The motion continues:

This was all done to accommodate Summit so its witness, counsel as needed, and interested persons could then conveniently travel to Fort Pierre, South Dakota for the start of the Summit South Dakota PUC proceedings beginning the morning of September 11, 2023, after completion of either all or the key Summit witness it has identified to testify in Iowa so they could also participate in South Dakota from Monday September 11 through Saturday September 16, 2023.

Notably, the Iowa Utilities Board’s official calendar, as of the morning of September 5, did not reflect any Summit testimony scheduled for the weeks of September 11-15, 18-22, and 25-29. But we are all apparently supposed to stay tuned for another installment of the Board’s weekly digest to see what will happen, and who might testify—or not—in the coming weeks.

It now appears that Summit’s witnesses will testify this week, and then, perhaps, the Iowa hearing will be halted for at least three full weeks while the South Dakota evidentiary hearing takes place.

Why the Iowa Utilities Board would embark upon such a disruptive schedule is baffling.

After watching what has happened over the past few weeks when witnesses answered queries from attorneys for parties opposed to the pipeline, one can guess that if abruptly awakened from a slumber, Helland would blurt out, “Sustained.”

In the opening days of the hearing, Helland repeatedly used the term “rehabilitate” when barring attorneys from asking additional questions of Exhibit H landowners. The term implied that these witnesses had somehow impeached themselves or given contradictory testimony.

Cornell Law School’s Legal Information Institute defines rehabilitation as “A process used at trial after a witness’s credibility has been attacked through impeachment to rehabilitate the witness’s credibility.” It’s an insult to the landowners, many of whom traveled a long way and incurred expenses to speak truthfully to the board. Further, it smacks of obstruction.  

Glennis Rogers of Sergeant Bluff, who is nearly 100 years old, offered one of the more poignant docket submissions when she wrote to the board on July 26: “My husband Robert has been gone for over 20 years and his last words to me were Take Care of the Farm. This is what I am doing. I am voting NO.” Perhaps the board members would do well to listen to their elders.

Here is her hand-written letter in full. (It was buried within a 40-page compilation of comments that the Iowa Utilities Board published in early August.)

Top image of figure making scales of justice unbalanced is by zendograph and available via Shutterstock.

About the Author(s)

Nancy Dugan

  • Crazy

    The IUB has always been a nebulous organization with weird ways of doing business. However, this rendition looks completely in the pockets of industry and against average farmers. I’m not naïve enough to not understand there is another side, but no one is bothering to tell that side. Why is that? At present, it looks like a steamrolling action by the fossil fuel industry to piggy back on ethanol for more government grants.

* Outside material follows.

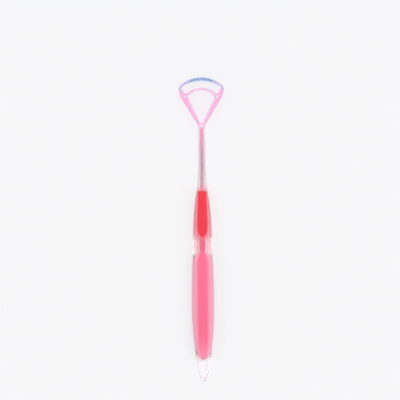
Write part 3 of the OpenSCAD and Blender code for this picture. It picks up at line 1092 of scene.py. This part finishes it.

    Fossil fuel companies get $20 billion a year in direct subsidies, and hundreds of billions more in indirect subsidies. Though this action seems incredibly bizarre to those of us on the outside, it seems like a normal day at the office for Summit and other energy companies.

    What’s the essential public need of the pipeline that justifies eminent domain? Once the pipeline is finished, there is no public use. Private companies, ethanol and fossil fuel, will use the pipeline to create profit. All risks will be subsumed by the public and private land owners. It seems to fail a quick test of the Iowa law.

    Now, Summit has said that they are not taking a position on climate change. If these pipelines are not to decrease CO2 emissions and become a “carbon capture” sink, there is literally no public benefit from pipelines. That seems just obvious. Am I missing something?

  • It wouldn't be hard...

    to complete answers and questions sets for multiple “Iowa In The New Gilded Age” episodes of Jeopardy.

    Categories arrive like hailstones. The first few I picked up:

    We Don’t Need No Education

    “Woke” To A Nightmare

    What’s That Smell?

    Working Class Heroes

    Civics For Fascists

    Fakers, Makers, and Takers

    Let Us Pray

  • Outrageous!!!

    I’ve been following environment-related issues in Iowa for more than forty years, and have seen some infuriating situations. But the last fifteen years or so have topped anything I saw previously, with the pipeline issue being a special jaw-dropper. The Tenth Circle of Hell is an excellent metaphor.

    Sympathies to the landowners and their attorneys who are being so blatantly disrespected. And thank you, Nancy Duggan. Thank you to all the other Iowans who have weighed in on the side of common sense, fairness, and science.